Challenges in Cloud Music’s Test Left Shift
Developers think the shift merely transfers work to them, while testers feel they still bear responsibility for defects. The organization’s current development‑testing ratio makes full left‑shift difficult, and sensitive data prevents detailed disclosure.
Industry Practices
Extreme server‑side recording and playback: https://help.aliyun.com/document_detail/62635.html
Guided purchase and transaction recording solutions
Release‑gate model: server self‑testing plus client‑side safety nets
Desired Test Left‑Shift Model
Pre‑phase
Technical design reviews
Automation of core P0/P1 interfaces
Scenario recording and playback
Targeted UI automation for specific scenarios
During‑phase
Centralized client crash, sentiment, high‑risk component detection, and artifact checks
P0 regression coverage (~1,000 test cases)
P1 regression coverage (~3,000 test cases)
Core business metric checkpoints
Post‑phase
Robust feature flagging and gray‑release monitoring for high‑impact projects
Centralized crash, sentiment, and SLO monitoring groups
Financial loss monitoring
Combining these stages significantly improves determinism, quality, and reduces the perception of workload transfer.
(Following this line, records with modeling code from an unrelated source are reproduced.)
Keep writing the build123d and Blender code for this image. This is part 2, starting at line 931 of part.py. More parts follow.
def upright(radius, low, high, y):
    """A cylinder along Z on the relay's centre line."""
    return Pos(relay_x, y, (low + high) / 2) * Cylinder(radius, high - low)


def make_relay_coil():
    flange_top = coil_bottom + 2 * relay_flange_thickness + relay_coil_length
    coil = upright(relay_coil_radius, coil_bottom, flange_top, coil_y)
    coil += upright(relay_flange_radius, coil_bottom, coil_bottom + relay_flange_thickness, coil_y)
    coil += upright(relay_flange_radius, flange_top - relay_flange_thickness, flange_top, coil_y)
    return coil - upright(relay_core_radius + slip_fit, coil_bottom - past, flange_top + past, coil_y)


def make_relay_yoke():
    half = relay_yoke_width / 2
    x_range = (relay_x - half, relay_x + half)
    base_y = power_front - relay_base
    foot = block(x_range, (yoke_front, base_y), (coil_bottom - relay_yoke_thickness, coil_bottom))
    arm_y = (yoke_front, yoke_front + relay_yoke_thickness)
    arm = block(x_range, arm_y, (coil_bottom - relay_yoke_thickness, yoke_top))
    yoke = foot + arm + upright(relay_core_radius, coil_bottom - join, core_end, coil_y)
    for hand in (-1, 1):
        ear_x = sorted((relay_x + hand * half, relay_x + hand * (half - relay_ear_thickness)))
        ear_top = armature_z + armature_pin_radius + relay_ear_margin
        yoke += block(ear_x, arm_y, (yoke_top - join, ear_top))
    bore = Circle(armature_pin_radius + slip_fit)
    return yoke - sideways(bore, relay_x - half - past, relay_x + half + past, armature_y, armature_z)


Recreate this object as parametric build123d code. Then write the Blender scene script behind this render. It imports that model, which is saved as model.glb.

Improving Test Case Automation
Coverage Enhancement
Effective left‑shift requires strong, stable, high‑coverage automated test cases for both server and client sides. Server automation typically demands broader scenario coverage, while client automation focuses on stability and core regression.
Server‑Side Automation
Server automation is mature, offering high stability, low cost (e.g., using GoTest), and manageable case sets. Goals include:
Weekly stability tracking; trigger quality‑lead alerts after two consecutive weeks of instability.
Centralized coverage metrics via analysis of OX and GoAPI platforms, importing missing interfaces.
Target metrics: 95% interface coverage and 95% CI pass rate with 50% code coverage (3‑point level); 99% coverage and 99% CI pass rate with 60% code coverage (5‑point level).
Long‑term plan: strengthen traffic recording/playback platforms to generate more reusable test scenarios and reduce automation costs.
Client‑Side Automation
Client automation is less mature, facing high maintenance costs due to UI changes and lower success rates. Short‑term actions:
Centralized monkey and memory‑leak testing to surface stability issues.
Focused P0 regression covering core scenarios without aiming for exhaustive coverage.
Long‑term ideas include handling waterfall‑flow and custom‑generated UI scenarios via protocol‑driven automation, improving stability by decoupling UI changes from test scripts.
Robust Client Gatekeeping
The client is the primary delivery point for users; centralized gatekeeping (three‑layer release protection) ensures critical functionality is thoroughly validated before release.
Three‑Layer Release Protection
P00: Core critical test set executed on any package change.
P0: ~1,000 daily regression cases covering main module flows.
P1: ~3,000 extended cases covering additional branch scenarios, run over three days.
This tiered approach balances cost and coverage.
Release Process Optimization
Checklist‑driven release workflows guarantee that each package undergoes performance, functionality, metric, and stability verification before deployment.
Comprehensive Monitoring
Pre‑Monitoring Design
Key projects should have default monitoring in place before launch, covering both server and front‑end components.
Server monitoring items:
GoAPI inspection
SLO monitoring
Pylon metric collection
Sentinel alerts
Nydus/Kafka monitoring
NDC monitoring
Sentiment monitoring
Front‑end monitoring items:
Corona monitoring
Sentiment monitoring
H5 inspection
RN inspection
Releases are staged with batch‑wise monitoring.
During‑Monitoring – Project Tagging
Projects receive custom tags (e.g., x‑proj‑tag) to differentiate traffic and alerts across server and client pipelines.
Post‑Monitoring – Centralized Alert Handling
All critical alerts are aggregated into centralized channels, ensuring visibility and prompt response from the entire team.
Conclusion
The author’s perspective on test left‑shift emphasizes its suitability for moderate‑risk business domains while cautioning against applying it blindly to high‑risk financial or e‑commerce core processes.